In other cases, we have seen executive roles, such as the chief financial officer (CFO), taking responsibility for the ESG agenda, particularly as they need to face off with investors and market analysts. In many ways, it doesn’t matter who leads the effort, as long as integration takes place across the organisation and the individual in question has sufficient organisational authority.

Henry StochꟷSustainability Leader, Deloitte Canada, says, “There’s a more sophisticated level of expectation now from external stakeholders, particularly large institutional investors, around ESG. Many are asking very complex questions and are keen to understand how companies are integrating targets around issues such as climate change or diversity, equity and inclusion (DEI) throughout their organisations.”

He goes on to explain: “If organisational structures are not yet designed for a high level of collaboration and interaction between certain departments and business units, then companies are going to struggle to demonstrate how these issues form part of their strategic planning, or budgeting and forecasting processes, for instance.”

Design processes for transparent information flow

For ESG commitments to be properly met at the operational level, information must be able to flow freely up and down the organisational structure, rather like through neural pathways. Leaders must be able to look into the business and check that the commitments they have made publicly are being understood and reflected in practices below them.

Likewise, information must also flow back up from operational teams in the form of risk registers, internal audits, operational plans and capital commitments that show whether teams are on track with the commitment or not. Digital transformation will go some way toward this, making timely, critical information transparent and available on demand.

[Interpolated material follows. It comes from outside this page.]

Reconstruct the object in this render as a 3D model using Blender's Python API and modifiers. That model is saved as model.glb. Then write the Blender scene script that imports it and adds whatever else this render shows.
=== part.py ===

The danger is that, if companies don’t implement and test these structures and processes, and they cannot answer stakeholders’ questions or, worse still, if a failure in governance occurs, they could lose an important source of capital or be accused of greenwashing. The latter isn’t just damaging to an individual company’s reputation, but to the industry as a whole. Creating accessible engagement structures through which plans and progress can be discussed with key stakeholders can foster a more cohesive and responsive approach.

This is why ESG needs to be incorporated into a broader corporate strategy as well as enterprise risk management (ERM) and performance-management systems. Using past examples of tailings dam or social failures, it’s now possible to quantify both the financial and non-financial impacts of not having the appropriate operating model in place. Leading companies are starting to question traditional ERM approaches, and are developing their language and thinking to reflect this.

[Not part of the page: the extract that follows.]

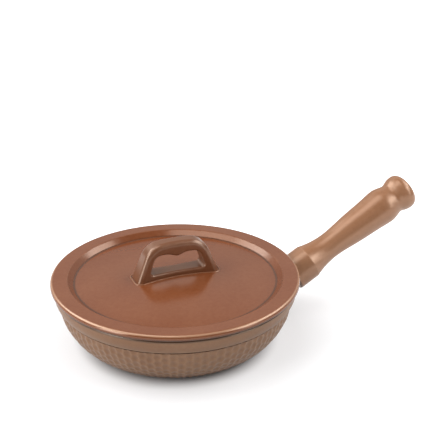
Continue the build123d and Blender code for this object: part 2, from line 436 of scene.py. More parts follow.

Embed ESG into roles and incentives

As ESG starts to be reflected in corporate strategy, it should also be reflected in the functional strategies and plans of the organisation and within each function’s roles. Every function across the organisation has a part to play in delivering the overall ESG strategy, whether that is operations, finance, human resources, or any other key corporate role. Harsha Desai, Associate Director, Consulting, Deloitte Africa says: “This is an opportunity to make the day-to-day choices in the business very personal for people, so they are empowered to make many little or large shifts that directly affect their community. Whether this is water consumption at the operations or working with local vocational training institutions to bring more females into the workforce.” With time, these elements will become embedded in role profiles, development plans and performance systems.

Like many organisational transformations, ESG will require people to change their individual behaviours, and how people are incentivised will be a significant driver of this. Individual and functional incentives should therefore reflect the wider ESG agenda, so that companies can create the required level of accountability.

Designing and testing ESG-driven operating models

  • Factoring ESG into organisational establishment: For companies that are either just establishing themselves or are reorganising following an acquisition, it’s important to set up the organisation in a way that creates clear accountability for external commitments from the outset. In these cases, ESG can be designed into the heart of the business and becomes part of the way the company operates from exploration to mining, to operations and decommissioning.
  • Test structures regularly: Established organisations that have made bold ESG commitments have begun to put structures and processes in place to support them, and it’s crucial that these connections or lines of reporting are tested regularly. Audits are an effective way to do this. Internal or external auditors can assess whether a company is meeting its commitments at every level. A key success factor is then ensuring that the results of the assessment go beyond the mine manager and that information is shared at senior executive levels. This enables change to be effected from the top if shortcomings are identified.
  • Quantify the risk: Once companies quantify the level of risk associated with social or environmental failuresꟷsuch as the impact of an ESG re-rating among key investors or the exclusion of a stock in an indexꟷit becomes easier to make the case for capital allocation into ESG-driven organisational restructures, resource allocation and the creation of new roles. The latter will cost much less than the former.
  • Create a transparent and agile ESG culture: If an audit or risk-management exercise reveals that the organisational structure is not working as it shouldꟷperhaps a key role or communications channel is lackingꟷthen it’s important that leaders facilitate positive action based upon it. This is a learning journey for many organisations, and adjustments and changes will need to be made. Being congruent in what is said and what is do will be the most important currency to build credibility
  • Revaluate incentives: Incentives are a powerful behavioural lever within organisations. Companies should re-evaluate current incentive structures and align these with the broader ESG agenda.
  • Define ESG responsibilities across the value chain: ESG-related expectations and responsibilities need to be written into roles at every level of the organisation and at every stage of the value chain. Aligning these responsibilities within functional mandates to ensure that individuals are empowered to make decisions and take action should be considered. Miners should clearly communicate their expectations around key internal and external interfaces, both verbally and in writing, so that there’s strong alignmentꟷparticularly with regard to supply-chain partners.

End notes

[1] “Mining and the SDGs: huge potential, limited action,” Responsible Mining Foundation, published 17 September 2020, accessed 29 October 2021.

[2] “Sustainable development: The 17 goals,” United Nations Department of Economic and Social Affairs, 2021, accessed 1 December 2021.